> Object data in JSON
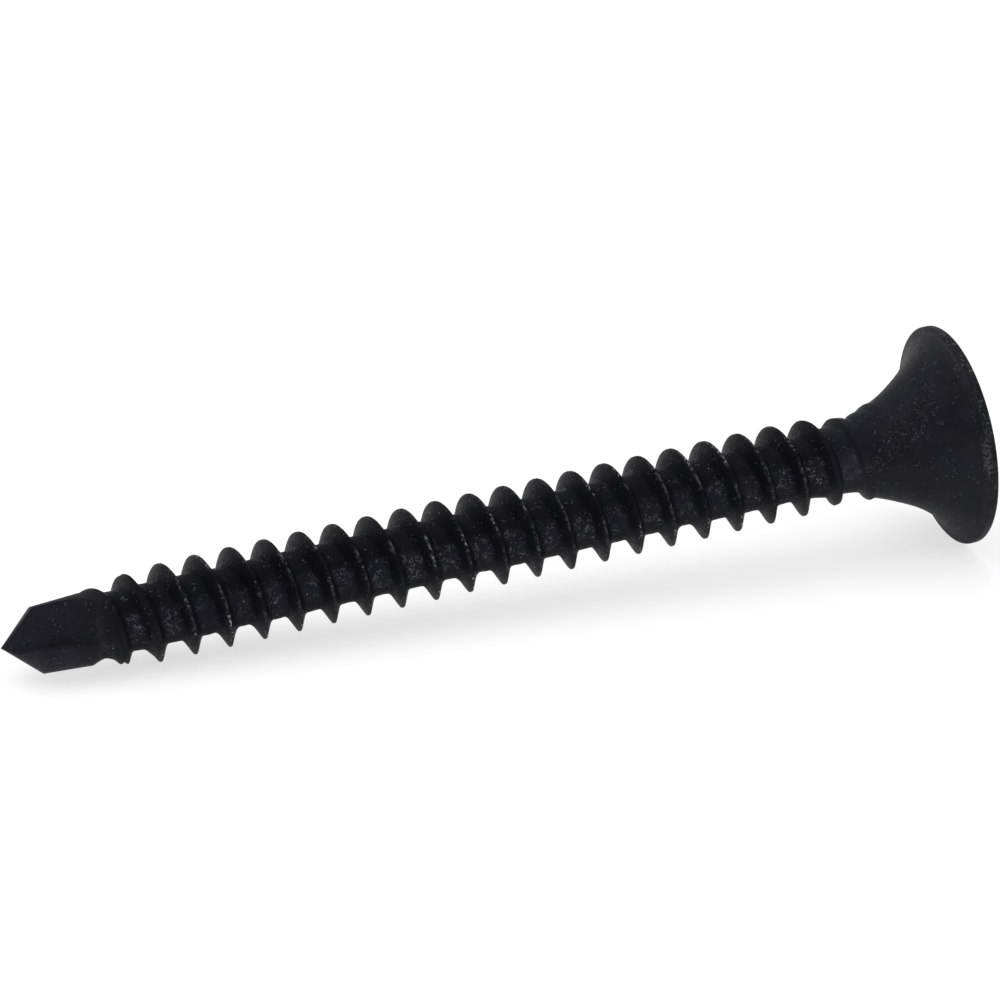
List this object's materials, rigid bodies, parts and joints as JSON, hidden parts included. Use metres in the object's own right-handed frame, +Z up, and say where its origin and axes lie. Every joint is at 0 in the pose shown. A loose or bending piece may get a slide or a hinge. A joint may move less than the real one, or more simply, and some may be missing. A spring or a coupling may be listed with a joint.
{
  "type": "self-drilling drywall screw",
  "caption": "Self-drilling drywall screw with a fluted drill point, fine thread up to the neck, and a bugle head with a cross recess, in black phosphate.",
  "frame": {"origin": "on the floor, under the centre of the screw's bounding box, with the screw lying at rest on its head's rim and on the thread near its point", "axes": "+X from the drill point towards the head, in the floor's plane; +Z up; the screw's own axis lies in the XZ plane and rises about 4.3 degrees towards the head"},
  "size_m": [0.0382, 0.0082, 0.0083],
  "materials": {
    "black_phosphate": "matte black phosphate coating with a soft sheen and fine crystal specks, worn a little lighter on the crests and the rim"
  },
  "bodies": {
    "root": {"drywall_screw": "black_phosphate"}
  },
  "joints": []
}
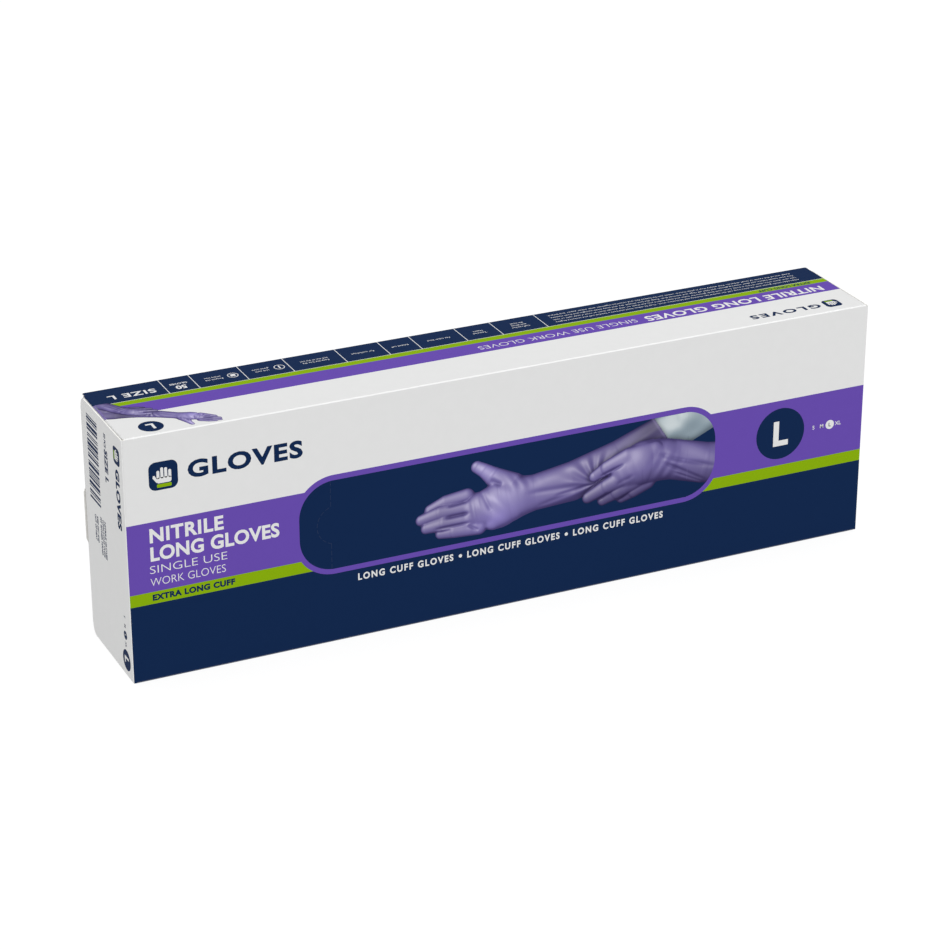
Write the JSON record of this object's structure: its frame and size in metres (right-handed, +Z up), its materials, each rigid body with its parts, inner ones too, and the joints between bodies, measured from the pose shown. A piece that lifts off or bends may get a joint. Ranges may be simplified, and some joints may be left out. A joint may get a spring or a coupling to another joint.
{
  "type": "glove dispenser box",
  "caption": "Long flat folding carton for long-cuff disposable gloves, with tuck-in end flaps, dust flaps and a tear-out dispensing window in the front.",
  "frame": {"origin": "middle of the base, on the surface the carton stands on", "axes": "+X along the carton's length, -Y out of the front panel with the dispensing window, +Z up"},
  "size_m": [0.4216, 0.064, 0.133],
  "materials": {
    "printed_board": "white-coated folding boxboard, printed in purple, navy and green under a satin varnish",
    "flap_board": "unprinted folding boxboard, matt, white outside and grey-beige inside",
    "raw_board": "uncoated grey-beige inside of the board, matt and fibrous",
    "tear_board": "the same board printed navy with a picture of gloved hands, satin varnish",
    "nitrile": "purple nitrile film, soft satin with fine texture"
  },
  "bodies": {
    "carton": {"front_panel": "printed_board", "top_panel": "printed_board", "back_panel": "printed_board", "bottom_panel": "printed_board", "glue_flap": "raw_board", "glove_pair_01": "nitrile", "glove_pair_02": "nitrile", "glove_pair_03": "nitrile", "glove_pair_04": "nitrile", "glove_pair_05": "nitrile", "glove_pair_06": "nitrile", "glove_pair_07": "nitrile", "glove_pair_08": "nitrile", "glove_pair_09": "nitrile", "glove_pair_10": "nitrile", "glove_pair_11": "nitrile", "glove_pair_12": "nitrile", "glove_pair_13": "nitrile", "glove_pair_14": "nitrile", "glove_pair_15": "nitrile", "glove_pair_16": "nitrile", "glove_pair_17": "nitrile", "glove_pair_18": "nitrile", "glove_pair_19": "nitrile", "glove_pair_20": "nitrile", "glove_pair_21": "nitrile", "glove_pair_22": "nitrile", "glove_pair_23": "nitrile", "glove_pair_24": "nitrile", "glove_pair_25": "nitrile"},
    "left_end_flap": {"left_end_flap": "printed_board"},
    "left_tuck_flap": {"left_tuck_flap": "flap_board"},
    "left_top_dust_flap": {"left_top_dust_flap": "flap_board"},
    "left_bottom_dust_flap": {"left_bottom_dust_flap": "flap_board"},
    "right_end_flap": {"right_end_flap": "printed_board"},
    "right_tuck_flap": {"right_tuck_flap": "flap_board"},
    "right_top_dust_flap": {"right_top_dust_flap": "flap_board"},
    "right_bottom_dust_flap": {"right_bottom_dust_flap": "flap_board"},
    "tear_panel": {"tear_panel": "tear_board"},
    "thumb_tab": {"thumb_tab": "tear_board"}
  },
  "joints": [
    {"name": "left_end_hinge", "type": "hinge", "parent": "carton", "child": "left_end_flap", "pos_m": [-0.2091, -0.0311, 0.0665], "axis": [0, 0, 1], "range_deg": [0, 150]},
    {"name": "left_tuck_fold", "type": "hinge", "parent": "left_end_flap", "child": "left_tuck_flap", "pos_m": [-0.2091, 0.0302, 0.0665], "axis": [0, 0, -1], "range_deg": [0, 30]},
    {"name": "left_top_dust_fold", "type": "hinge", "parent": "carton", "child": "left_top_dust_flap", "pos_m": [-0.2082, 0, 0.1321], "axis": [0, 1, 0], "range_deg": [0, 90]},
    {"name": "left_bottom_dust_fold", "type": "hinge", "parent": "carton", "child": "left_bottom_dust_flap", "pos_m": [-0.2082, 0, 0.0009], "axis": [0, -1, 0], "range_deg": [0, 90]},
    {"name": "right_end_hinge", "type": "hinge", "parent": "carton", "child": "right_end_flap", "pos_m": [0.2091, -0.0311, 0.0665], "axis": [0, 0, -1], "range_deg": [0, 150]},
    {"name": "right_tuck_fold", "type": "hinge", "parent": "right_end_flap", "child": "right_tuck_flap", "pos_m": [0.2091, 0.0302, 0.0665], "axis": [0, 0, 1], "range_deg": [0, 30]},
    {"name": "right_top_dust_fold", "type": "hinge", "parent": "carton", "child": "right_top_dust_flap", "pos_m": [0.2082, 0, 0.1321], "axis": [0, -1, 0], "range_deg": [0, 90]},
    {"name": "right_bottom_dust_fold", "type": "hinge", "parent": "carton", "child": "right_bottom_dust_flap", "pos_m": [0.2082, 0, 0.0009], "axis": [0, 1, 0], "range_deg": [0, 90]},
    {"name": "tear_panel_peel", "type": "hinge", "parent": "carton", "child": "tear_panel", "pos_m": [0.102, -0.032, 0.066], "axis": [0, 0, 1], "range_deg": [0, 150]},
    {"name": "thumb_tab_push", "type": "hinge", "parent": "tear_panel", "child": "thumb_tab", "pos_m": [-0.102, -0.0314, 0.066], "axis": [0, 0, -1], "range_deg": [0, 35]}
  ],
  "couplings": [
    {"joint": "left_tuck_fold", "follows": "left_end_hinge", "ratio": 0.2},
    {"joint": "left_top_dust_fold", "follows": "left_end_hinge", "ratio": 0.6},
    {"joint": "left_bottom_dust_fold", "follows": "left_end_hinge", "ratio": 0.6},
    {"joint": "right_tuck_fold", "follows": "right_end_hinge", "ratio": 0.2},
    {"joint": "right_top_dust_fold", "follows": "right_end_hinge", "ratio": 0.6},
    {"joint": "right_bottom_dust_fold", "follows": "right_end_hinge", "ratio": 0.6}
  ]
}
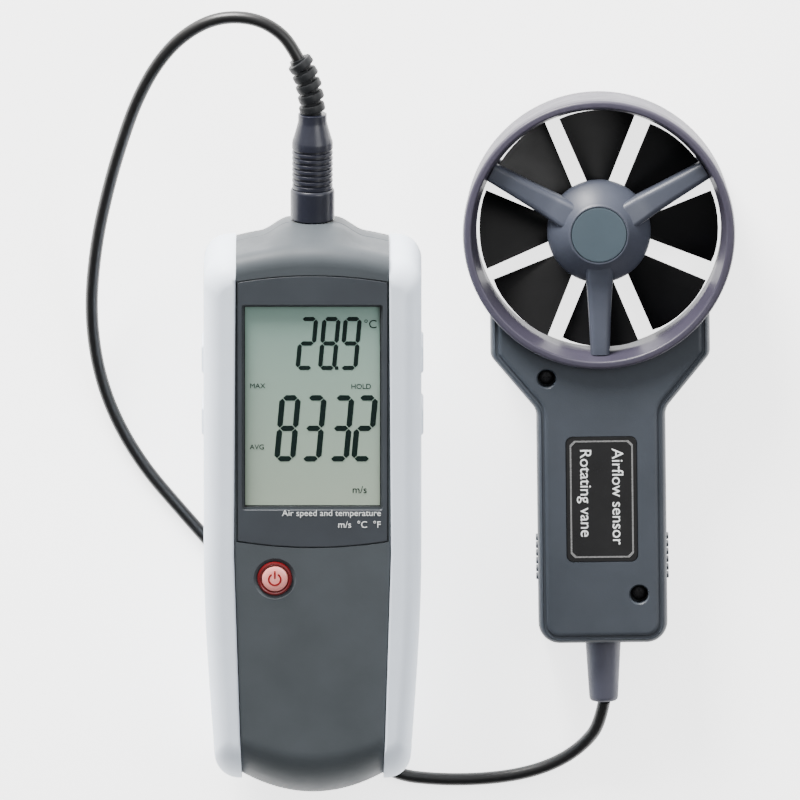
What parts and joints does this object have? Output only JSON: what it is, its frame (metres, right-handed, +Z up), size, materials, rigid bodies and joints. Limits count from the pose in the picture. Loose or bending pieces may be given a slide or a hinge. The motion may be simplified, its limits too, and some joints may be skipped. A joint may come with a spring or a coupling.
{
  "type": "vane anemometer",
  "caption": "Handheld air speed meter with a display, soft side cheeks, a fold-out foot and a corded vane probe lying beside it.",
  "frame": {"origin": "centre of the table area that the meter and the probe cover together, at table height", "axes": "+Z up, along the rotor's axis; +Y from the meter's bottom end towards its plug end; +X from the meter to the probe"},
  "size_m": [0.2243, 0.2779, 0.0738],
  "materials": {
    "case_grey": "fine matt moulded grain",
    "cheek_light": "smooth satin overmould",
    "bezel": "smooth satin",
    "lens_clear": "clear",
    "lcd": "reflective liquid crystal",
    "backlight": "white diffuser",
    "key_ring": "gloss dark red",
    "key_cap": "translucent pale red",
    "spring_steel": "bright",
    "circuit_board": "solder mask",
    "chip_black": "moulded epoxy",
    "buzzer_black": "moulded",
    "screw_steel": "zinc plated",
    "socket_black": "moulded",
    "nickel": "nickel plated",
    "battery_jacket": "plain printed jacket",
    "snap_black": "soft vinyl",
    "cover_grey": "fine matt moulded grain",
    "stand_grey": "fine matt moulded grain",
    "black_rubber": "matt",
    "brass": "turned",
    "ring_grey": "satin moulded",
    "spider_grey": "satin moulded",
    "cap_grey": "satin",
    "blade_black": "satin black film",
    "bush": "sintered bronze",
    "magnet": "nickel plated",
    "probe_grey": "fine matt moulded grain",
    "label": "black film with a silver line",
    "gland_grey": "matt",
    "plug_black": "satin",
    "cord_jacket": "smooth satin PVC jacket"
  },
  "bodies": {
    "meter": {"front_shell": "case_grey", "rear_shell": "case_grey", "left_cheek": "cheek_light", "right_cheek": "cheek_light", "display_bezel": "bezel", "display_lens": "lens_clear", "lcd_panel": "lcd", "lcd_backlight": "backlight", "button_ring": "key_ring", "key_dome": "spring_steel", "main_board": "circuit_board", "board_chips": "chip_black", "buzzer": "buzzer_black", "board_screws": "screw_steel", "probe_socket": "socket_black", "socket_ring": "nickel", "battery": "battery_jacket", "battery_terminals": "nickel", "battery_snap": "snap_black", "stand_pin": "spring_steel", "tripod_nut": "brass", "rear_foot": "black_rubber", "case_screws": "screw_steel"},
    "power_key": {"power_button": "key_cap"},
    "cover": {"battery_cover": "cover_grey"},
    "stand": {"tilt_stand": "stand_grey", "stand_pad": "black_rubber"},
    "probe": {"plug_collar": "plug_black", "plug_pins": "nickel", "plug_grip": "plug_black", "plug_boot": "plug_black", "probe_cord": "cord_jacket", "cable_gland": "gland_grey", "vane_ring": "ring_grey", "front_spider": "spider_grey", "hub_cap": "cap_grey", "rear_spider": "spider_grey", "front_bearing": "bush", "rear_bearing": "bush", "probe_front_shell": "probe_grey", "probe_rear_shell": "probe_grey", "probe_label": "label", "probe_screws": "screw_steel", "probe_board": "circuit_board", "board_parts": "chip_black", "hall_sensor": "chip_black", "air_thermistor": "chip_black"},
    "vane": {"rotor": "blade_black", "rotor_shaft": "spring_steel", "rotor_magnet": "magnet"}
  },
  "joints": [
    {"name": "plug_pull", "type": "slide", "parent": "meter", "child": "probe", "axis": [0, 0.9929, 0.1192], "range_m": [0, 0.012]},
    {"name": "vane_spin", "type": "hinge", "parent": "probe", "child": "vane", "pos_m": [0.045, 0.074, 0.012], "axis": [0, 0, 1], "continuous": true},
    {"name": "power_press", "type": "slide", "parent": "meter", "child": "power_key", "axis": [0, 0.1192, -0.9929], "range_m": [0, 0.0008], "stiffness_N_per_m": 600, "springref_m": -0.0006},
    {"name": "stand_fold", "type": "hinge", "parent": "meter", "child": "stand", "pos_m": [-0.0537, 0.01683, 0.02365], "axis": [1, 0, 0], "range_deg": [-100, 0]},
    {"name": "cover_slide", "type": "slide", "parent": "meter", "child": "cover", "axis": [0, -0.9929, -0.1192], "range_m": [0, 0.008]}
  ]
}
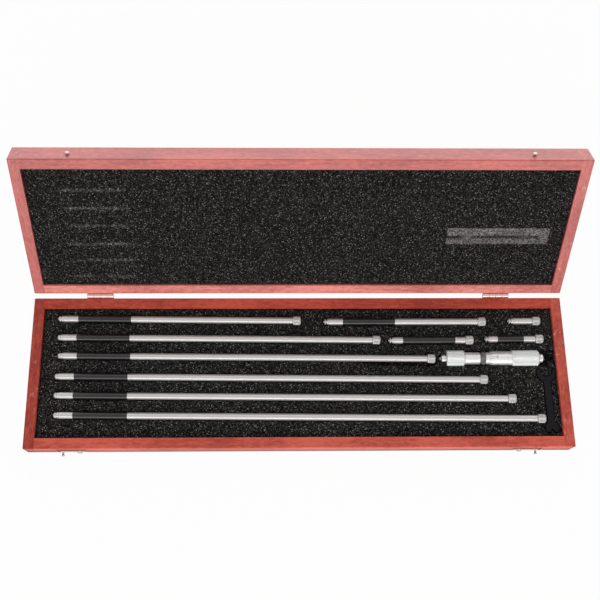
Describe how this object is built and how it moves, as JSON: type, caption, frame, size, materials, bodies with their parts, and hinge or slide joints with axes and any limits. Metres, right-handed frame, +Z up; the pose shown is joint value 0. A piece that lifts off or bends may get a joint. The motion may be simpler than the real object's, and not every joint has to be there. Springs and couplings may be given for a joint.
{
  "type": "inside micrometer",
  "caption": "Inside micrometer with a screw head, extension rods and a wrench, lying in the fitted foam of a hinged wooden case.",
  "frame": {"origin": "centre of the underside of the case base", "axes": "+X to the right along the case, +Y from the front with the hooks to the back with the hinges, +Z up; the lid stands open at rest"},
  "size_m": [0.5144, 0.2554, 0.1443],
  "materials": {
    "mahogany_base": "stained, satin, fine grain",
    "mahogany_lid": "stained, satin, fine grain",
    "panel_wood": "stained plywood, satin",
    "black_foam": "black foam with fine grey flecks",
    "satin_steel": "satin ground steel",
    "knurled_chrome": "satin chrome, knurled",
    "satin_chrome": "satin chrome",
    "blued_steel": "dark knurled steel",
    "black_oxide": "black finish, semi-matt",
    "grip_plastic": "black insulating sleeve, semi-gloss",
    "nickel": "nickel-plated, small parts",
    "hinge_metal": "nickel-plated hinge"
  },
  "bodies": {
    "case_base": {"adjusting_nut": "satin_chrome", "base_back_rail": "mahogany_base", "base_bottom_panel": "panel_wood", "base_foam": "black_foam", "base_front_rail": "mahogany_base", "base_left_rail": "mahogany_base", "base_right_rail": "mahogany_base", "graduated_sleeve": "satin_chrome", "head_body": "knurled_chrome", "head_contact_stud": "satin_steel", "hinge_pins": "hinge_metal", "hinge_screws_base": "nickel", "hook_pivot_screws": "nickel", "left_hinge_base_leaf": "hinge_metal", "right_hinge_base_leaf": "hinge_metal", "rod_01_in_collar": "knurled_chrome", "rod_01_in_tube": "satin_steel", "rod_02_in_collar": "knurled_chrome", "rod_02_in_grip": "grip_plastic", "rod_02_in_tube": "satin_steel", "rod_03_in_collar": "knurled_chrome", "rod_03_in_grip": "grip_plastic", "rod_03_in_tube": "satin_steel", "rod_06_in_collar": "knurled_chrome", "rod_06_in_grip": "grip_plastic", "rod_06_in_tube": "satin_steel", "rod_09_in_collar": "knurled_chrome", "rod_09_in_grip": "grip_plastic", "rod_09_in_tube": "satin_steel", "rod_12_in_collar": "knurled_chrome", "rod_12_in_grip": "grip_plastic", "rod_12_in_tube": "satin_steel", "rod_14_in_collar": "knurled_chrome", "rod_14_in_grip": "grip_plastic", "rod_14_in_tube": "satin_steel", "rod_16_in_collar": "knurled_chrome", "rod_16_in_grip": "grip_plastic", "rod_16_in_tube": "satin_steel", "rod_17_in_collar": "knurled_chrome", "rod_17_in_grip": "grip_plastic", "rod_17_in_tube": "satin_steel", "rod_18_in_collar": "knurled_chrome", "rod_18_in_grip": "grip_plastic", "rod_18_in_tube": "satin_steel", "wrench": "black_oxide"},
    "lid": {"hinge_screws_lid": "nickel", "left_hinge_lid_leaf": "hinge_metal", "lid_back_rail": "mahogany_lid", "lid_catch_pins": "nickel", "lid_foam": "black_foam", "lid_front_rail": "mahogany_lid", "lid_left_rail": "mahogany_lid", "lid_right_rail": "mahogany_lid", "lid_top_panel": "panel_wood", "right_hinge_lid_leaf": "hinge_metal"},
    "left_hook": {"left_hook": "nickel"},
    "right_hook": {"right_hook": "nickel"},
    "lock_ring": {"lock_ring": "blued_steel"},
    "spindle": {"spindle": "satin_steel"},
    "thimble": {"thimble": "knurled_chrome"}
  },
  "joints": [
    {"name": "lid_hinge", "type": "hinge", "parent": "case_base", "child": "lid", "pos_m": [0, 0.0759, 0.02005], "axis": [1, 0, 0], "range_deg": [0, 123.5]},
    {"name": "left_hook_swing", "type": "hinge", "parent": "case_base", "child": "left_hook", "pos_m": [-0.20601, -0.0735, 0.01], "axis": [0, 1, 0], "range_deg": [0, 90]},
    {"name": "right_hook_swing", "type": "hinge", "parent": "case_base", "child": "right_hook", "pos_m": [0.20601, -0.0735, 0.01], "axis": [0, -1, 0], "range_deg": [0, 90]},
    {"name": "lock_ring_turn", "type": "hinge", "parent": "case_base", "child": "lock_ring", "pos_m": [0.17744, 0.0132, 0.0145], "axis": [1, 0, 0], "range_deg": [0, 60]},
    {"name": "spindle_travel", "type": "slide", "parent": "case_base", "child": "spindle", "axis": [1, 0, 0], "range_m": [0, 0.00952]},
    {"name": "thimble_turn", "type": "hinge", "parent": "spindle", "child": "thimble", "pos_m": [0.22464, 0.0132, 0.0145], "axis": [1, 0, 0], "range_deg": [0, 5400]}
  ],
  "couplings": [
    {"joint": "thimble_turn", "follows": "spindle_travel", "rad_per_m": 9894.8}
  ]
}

> Task objective
Show the lines of the records that contain the word "handed".

> Worked solution
List this object's materials, rigid bodies, parts and joints as JSON, hidden parts included. Use metres in the object's own right-handed frame, +Z up, and say where its origin and axes lie. Every joint is at 0 in the pose shown. A loose or bending piece may get a slide or a hinge. A joint may move less than the real one, or more simply, and some may be missing. A spring or a coupling may be listed with a joint.
Write the JSON record of this object's structure: its frame and size in metres (right-handed, +Z up), its materials, each rigid body with its parts, inner ones too, and the joints between bodies, measured from the pose shown. A piece that lifts off or bends may get a joint. Ranges may be simplified, and some joints may be left out. A joint may get a spring or a coupling to another joint.
What parts and joints does this object have? Output only JSON: what it is, its frame (metres, right-handed, +Z up), size, materials, rigid bodies and joints. Limits count from the pose in the picture. Loose or bending pieces may be given a slide or a hinge. The motion may be simplified, its limits too, and some joints may be skipped. A joint may come with a spring or a coupling.
Describe how this object is built and how it moves, as JSON: type, caption, frame, size, materials, bodies with their parts, and hinge or slide joints with axes and any limits. Metres, right-handed frame, +Z up; the pose shown is joint value 0. A piece that lifts off or bends may get a joint. The motion may be simpler than the real object's, and not every joint has to be there. Springs and couplings may be given for a joint.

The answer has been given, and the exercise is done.